Jika penyebabnya seperti 3 hal tadi, mungkin itu tidak menimbulkan masalah dan masih dapat diterima para pekerja. Namun seringkali penyebab PHK itu adalah hal yang tidak masuk akal, seperti: pengurangan pekerja namun tak berapa lama perusahaan itu membuka lowongan pekerjaan lagi.
Untuk mengatasi hal tersebut Pekerja atau buruh dilindungi haknya untuk terhindar dari Pemutusan Hubungan Kerja (PHK) yang dilakukan sepihak oleh pemilik modal. Kalaupun PHK tidak bisa dihindari, maka perundingan wajib dilakukan antara pihak buruh/pekerja dengan pihak perusahaan. Bila jalan keluar tidak juga ditemukan, maka perusahaan boleh melakukan PHK dengan catatan sudah ditetapkan secara resmi oleh lembaga yang berwenang melakukan itu. Perlu diketahui bahwa perusahaan tidak boleh melakukan PHK atas dasar perbedaan pandangan atau bila seorang pekerja berhalangan kerja karena sakit.

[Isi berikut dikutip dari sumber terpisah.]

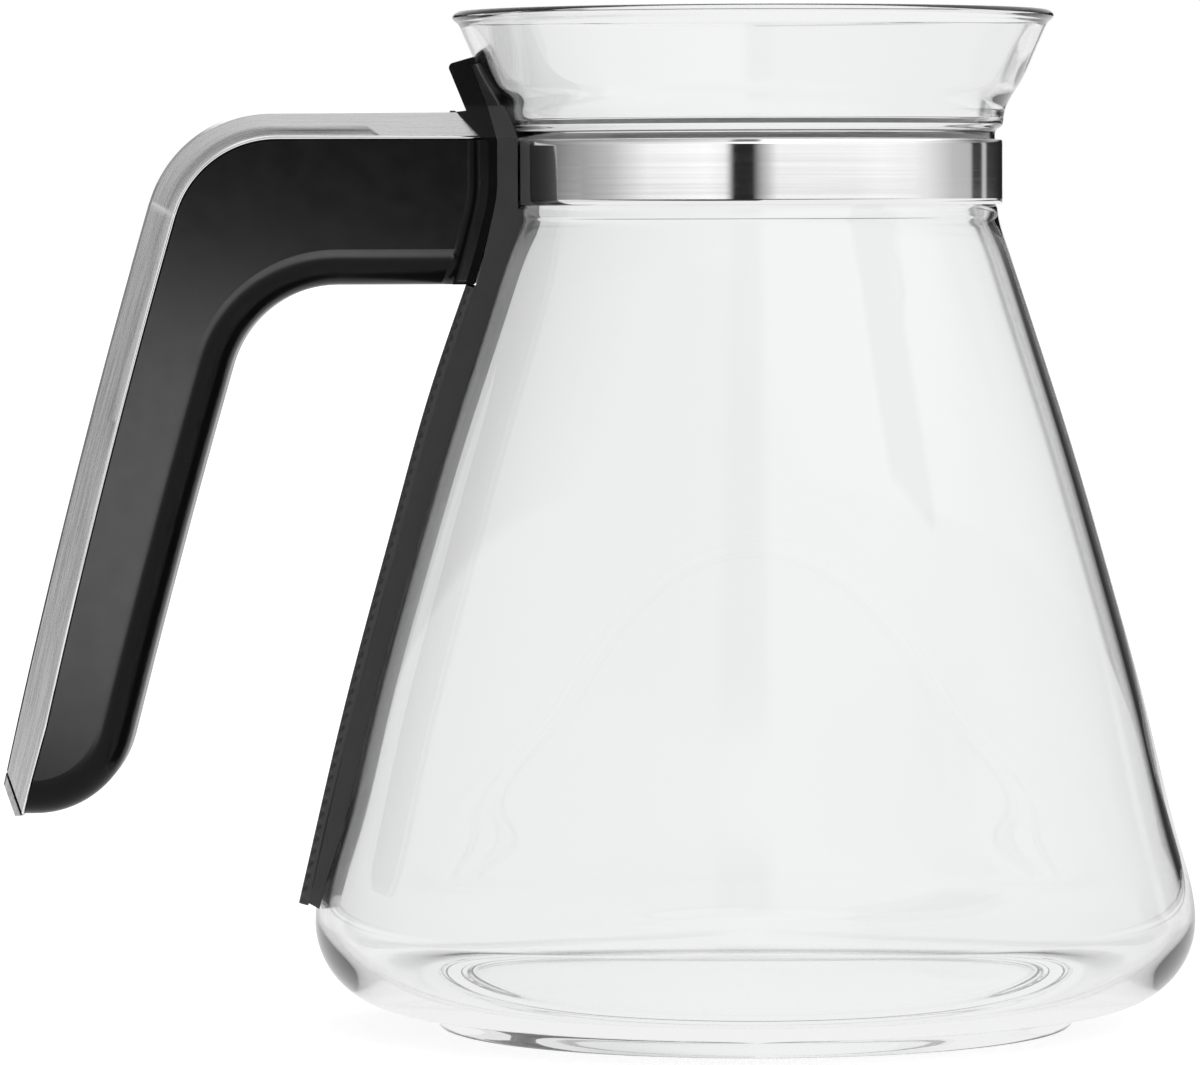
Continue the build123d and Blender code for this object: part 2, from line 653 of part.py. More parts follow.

Namun sering ada kasus di mana PHK tidak bisa dihindari karena perusahaan melakukan efisiensi tertentu di mana pengurangan buruh/karyawan menjadi hal mutlak yang harus dilakukan.
Bila demikian yang terjadi, maka ada sejumlah ketentuan tentang jumlah uang pesangon yang diatur di dalam pasal 156 ayat 1 UU 13/2013 mengenai ketenagakerjaan. Di dalam ayat tersebut tertulis dengan jelas bahwa pengusaha diwajibkan membayar uang penghargaan atau uang pesangon kepada pekerja yang mengalami PHK.
Meskipun seorang pengusaha tidak boleh memutuskan hubungan kerja secara sepihak, namun perusahaan tetap bisa melakukan hal tersebut. UU no. 13/2003 menyebut bahwa pihak perusahaan bisa melakukan pemutusan hubungan kerja bila terdapat kondisi sebagai berikut: 
  1. Pekerja mengundurkan diri atas kesadaran sendiri.
  2. Pengunduran diri karena kontrak kerja berakhir.
  3. Pengunduran diri dikarenakan usia pensiun.
  4. Pekerja yang mangkir terus menerus bisa menerima PHK.
  5. Perusahaan mengalami kerugian dan pada akhirnya harus ditutup karena bangkrut.
  6. Seorang pekerja yang ditahan pihak berwajib juga bisa diputuskan hubungan kerjanya.
  7. Bila pekerja melakukan pelanggaran terhadap peraturan yang telah ditetapkan perusahaan, maka perusahaan bisa melakukan PHK.